#### DATASET ROWS ####

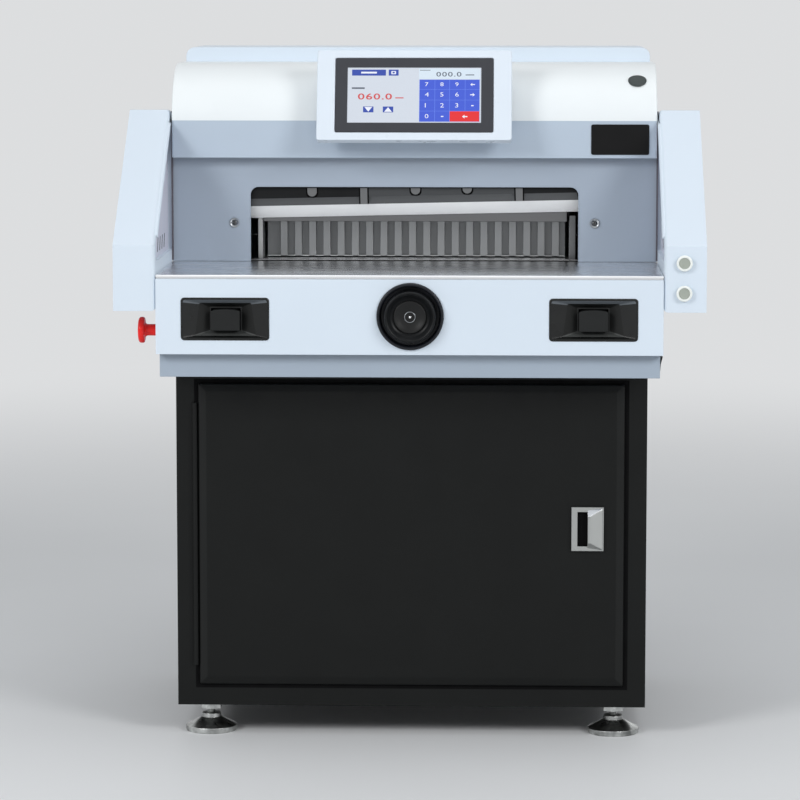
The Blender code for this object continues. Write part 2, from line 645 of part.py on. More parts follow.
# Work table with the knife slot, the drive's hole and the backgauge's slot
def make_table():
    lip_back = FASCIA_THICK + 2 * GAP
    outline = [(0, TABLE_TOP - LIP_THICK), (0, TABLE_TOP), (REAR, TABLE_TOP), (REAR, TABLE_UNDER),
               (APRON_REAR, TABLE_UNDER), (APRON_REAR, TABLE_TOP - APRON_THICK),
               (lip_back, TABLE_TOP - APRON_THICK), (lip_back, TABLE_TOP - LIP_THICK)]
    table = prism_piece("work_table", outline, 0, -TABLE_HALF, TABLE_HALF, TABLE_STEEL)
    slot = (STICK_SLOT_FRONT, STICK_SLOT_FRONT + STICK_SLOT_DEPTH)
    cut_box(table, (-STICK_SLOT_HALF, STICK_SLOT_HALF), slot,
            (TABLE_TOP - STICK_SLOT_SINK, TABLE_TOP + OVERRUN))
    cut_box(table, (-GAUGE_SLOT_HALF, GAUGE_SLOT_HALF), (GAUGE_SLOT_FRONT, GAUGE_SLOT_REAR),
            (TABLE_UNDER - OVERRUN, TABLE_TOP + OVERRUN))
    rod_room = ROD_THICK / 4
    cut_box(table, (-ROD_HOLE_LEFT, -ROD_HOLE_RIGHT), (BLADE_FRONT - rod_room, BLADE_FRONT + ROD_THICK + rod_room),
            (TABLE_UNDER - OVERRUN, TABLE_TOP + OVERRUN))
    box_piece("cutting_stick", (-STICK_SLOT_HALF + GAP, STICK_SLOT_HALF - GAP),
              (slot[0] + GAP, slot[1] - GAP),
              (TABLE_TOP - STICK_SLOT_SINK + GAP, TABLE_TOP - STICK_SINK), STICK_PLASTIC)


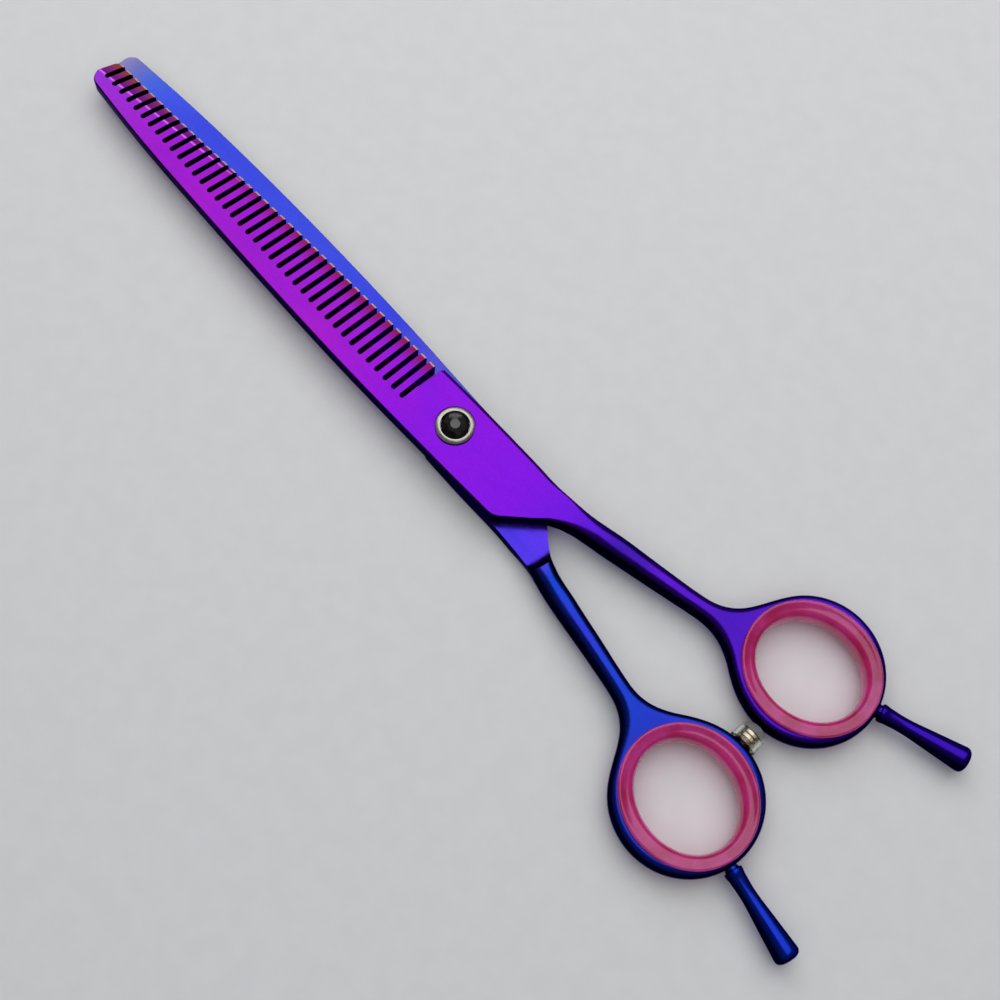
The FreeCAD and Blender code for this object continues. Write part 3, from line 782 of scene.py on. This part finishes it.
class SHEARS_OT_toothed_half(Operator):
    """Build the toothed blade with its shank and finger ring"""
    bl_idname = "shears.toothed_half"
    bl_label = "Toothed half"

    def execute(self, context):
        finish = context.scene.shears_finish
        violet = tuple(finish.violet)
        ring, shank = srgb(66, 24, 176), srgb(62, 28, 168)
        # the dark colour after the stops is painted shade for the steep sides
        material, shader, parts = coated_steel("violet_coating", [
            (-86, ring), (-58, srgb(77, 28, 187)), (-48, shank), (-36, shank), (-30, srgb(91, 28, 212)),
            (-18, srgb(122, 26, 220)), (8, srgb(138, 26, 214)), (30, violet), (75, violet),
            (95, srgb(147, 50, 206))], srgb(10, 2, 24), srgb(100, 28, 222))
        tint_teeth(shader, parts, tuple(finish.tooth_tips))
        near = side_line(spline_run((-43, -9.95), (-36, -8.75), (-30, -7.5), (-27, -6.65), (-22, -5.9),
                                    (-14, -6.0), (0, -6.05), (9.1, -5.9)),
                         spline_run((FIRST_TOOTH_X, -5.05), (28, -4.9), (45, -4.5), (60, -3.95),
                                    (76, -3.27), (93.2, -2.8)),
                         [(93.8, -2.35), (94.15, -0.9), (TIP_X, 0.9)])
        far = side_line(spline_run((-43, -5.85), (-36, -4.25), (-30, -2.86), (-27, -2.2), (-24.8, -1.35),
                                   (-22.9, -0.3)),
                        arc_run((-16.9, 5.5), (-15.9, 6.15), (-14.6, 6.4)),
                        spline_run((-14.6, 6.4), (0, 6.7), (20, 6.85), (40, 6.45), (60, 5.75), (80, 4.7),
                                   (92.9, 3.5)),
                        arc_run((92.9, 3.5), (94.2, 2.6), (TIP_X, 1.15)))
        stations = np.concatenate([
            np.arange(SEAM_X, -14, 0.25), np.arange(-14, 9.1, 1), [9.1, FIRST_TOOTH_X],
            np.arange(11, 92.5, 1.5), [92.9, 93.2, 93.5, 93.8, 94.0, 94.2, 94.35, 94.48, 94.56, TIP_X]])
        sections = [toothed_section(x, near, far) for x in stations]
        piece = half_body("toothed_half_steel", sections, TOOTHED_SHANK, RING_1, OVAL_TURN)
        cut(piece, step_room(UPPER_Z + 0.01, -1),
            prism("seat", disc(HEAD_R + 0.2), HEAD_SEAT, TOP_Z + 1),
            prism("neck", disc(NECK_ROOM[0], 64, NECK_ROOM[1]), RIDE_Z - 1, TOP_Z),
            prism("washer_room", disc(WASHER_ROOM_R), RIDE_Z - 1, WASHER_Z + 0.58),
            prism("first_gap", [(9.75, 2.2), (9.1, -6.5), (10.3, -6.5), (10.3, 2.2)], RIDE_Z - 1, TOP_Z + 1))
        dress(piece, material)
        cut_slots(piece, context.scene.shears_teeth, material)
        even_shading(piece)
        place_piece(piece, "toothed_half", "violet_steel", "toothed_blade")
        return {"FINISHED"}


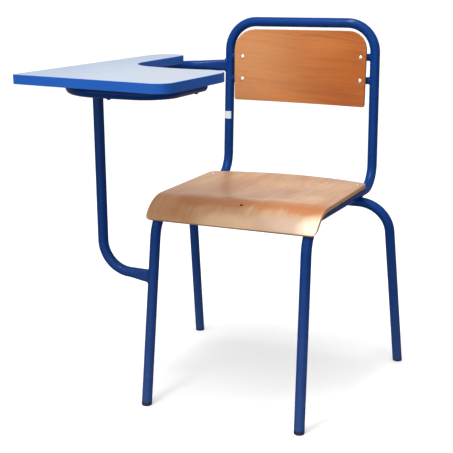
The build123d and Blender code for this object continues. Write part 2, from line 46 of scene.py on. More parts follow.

####

▸ TASK INSTRUCTIONS
Every entry should be output exactly as written, please.

▸ FULL OUTPUT
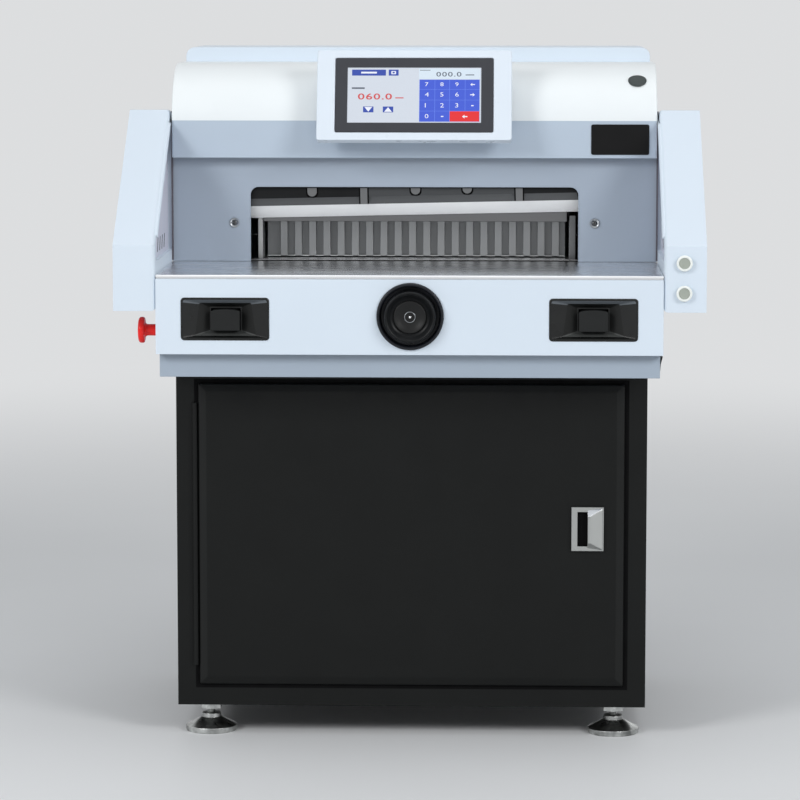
The Blender code for this object continues. Write part 2, from line 645 of part.py on. More parts follow.
# Work table with the knife slot, the drive's hole and the backgauge's slot
def make_table():
    lip_back = FASCIA_THICK + 2 * GAP
    outline = [(0, TABLE_TOP - LIP_THICK), (0, TABLE_TOP), (REAR, TABLE_TOP), (REAR, TABLE_UNDER),
               (APRON_REAR, TABLE_UNDER), (APRON_REAR, TABLE_TOP - APRON_THICK),
               (lip_back, TABLE_TOP - APRON_THICK), (lip_back, TABLE_TOP - LIP_THICK)]
    table = prism_piece("work_table", outline, 0, -TABLE_HALF, TABLE_HALF, TABLE_STEEL)
    slot = (STICK_SLOT_FRONT, STICK_SLOT_FRONT + STICK_SLOT_DEPTH)
    cut_box(table, (-STICK_SLOT_HALF, STICK_SLOT_HALF), slot,
            (TABLE_TOP - STICK_SLOT_SINK, TABLE_TOP + OVERRUN))
    cut_box(table, (-GAUGE_SLOT_HALF, GAUGE_SLOT_HALF), (GAUGE_SLOT_FRONT, GAUGE_SLOT_REAR),
            (TABLE_UNDER - OVERRUN, TABLE_TOP + OVERRUN))
    rod_room = ROD_THICK / 4
    cut_box(table, (-ROD_HOLE_LEFT, -ROD_HOLE_RIGHT), (BLADE_FRONT - rod_room, BLADE_FRONT + ROD_THICK + rod_room),
            (TABLE_UNDER - OVERRUN, TABLE_TOP + OVERRUN))
    box_piece("cutting_stick", (-STICK_SLOT_HALF + GAP, STICK_SLOT_HALF - GAP),
              (slot[0] + GAP, slot[1] - GAP),
              (TABLE_TOP - STICK_SLOT_SINK + GAP, TABLE_TOP - STICK_SINK), STICK_PLASTIC)


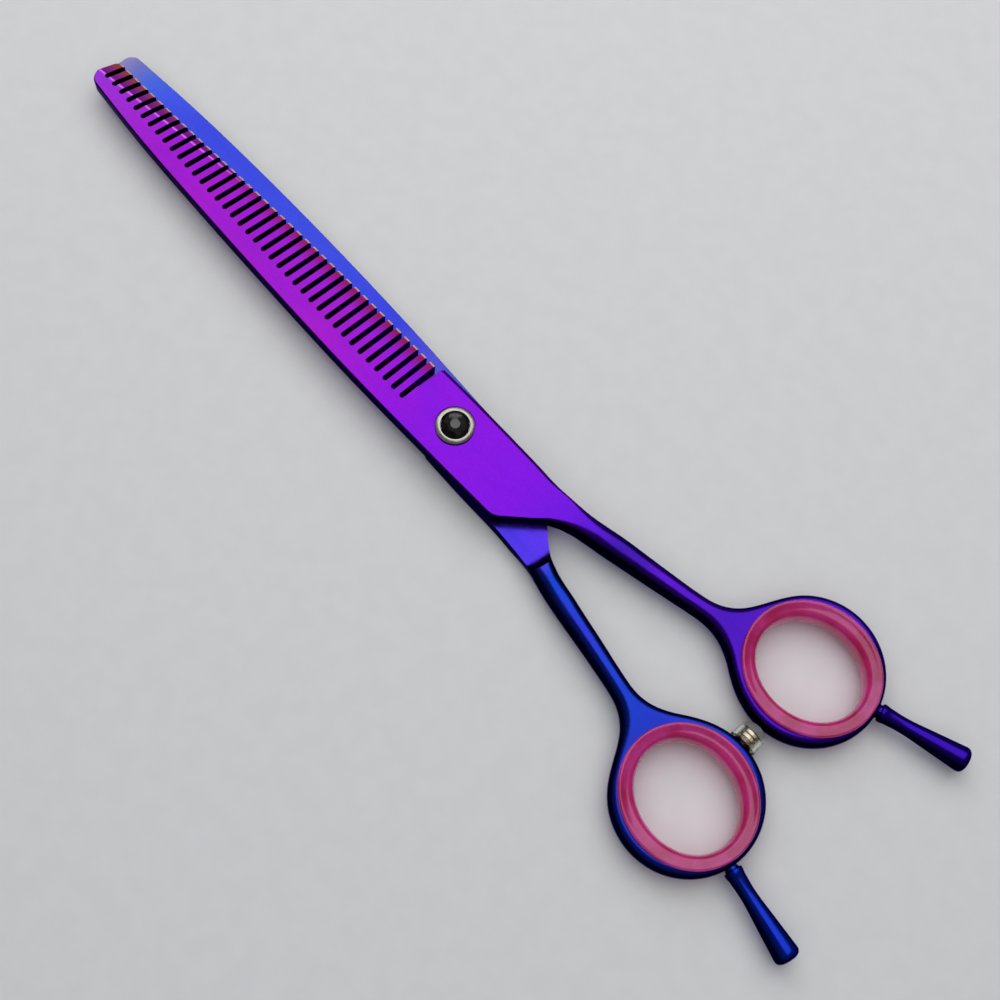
The FreeCAD and Blender code for this object continues. Write part 3, from line 782 of scene.py on. This part finishes it.
class SHEARS_OT_toothed_half(Operator):
    """Build the toothed blade with its shank and finger ring"""
    bl_idname = "shears.toothed_half"
    bl_label = "Toothed half"

    def execute(self, context):
        finish = context.scene.shears_finish
        violet = tuple(finish.violet)
        ring, shank = srgb(66, 24, 176), srgb(62, 28, 168)
        # the dark colour after the stops is painted shade for the steep sides
        material, shader, parts = coated_steel("violet_coating", [
            (-86, ring), (-58, srgb(77, 28, 187)), (-48, shank), (-36, shank), (-30, srgb(91, 28, 212)),
            (-18, srgb(122, 26, 220)), (8, srgb(138, 26, 214)), (30, violet), (75, violet),
            (95, srgb(147, 50, 206))], srgb(10, 2, 24), srgb(100, 28, 222))
        tint_teeth(shader, parts, tuple(finish.tooth_tips))
        near = side_line(spline_run((-43, -9.95), (-36, -8.75), (-30, -7.5), (-27, -6.65), (-22, -5.9),
                                    (-14, -6.0), (0, -6.05), (9.1, -5.9)),
                         spline_run((FIRST_TOOTH_X, -5.05), (28, -4.9), (45, -4.5), (60, -3.95),
                                    (76, -3.27), (93.2, -2.8)),
                         [(93.8, -2.35), (94.15, -0.9), (TIP_X, 0.9)])
        far = side_line(spline_run((-43, -5.85), (-36, -4.25), (-30, -2.86), (-27, -2.2), (-24.8, -1.35),
                                   (-22.9, -0.3)),
                        arc_run((-16.9, 5.5), (-15.9, 6.15), (-14.6, 6.4)),
                        spline_run((-14.6, 6.4), (0, 6.7), (20, 6.85), (40, 6.45), (60, 5.75), (80, 4.7),
                                   (92.9, 3.5)),
                        arc_run((92.9, 3.5), (94.2, 2.6), (TIP_X, 1.15)))
        stations = np.concatenate([
            np.arange(SEAM_X, -14, 0.25), np.arange(-14, 9.1, 1), [9.1, FIRST_TOOTH_X],
            np.arange(11, 92.5, 1.5), [92.9, 93.2, 93.5, 93.8, 94.0, 94.2, 94.35, 94.48, 94.56, TIP_X]])
        sections = [toothed_section(x, near, far) for x in stations]
        piece = half_body("toothed_half_steel", sections, TOOTHED_SHANK, RING_1, OVAL_TURN)
        cut(piece, step_room(UPPER_Z + 0.01, -1),
            prism("seat", disc(HEAD_R + 0.2), HEAD_SEAT, TOP_Z + 1),
            prism("neck", disc(NECK_ROOM[0], 64, NECK_ROOM[1]), RIDE_Z - 1, TOP_Z),
            prism("washer_room", disc(WASHER_ROOM_R), RIDE_Z - 1, WASHER_Z + 0.58),
            prism("first_gap", [(9.75, 2.2), (9.1, -6.5), (10.3, -6.5), (10.3, 2.2)], RIDE_Z - 1, TOP_Z + 1))
        dress(piece, material)
        cut_slots(piece, context.scene.shears_teeth, material)
        even_shading(piece)
        place_piece(piece, "toothed_half", "violet_steel", "toothed_blade")
        return {"FINISHED"}


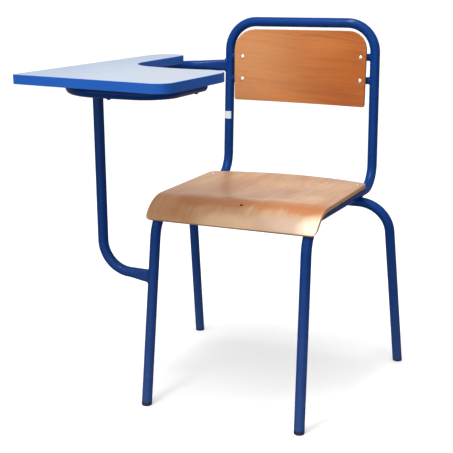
The build123d and Blender code for this object continues. Write part 2, from line 46 of scene.py on. More parts follow.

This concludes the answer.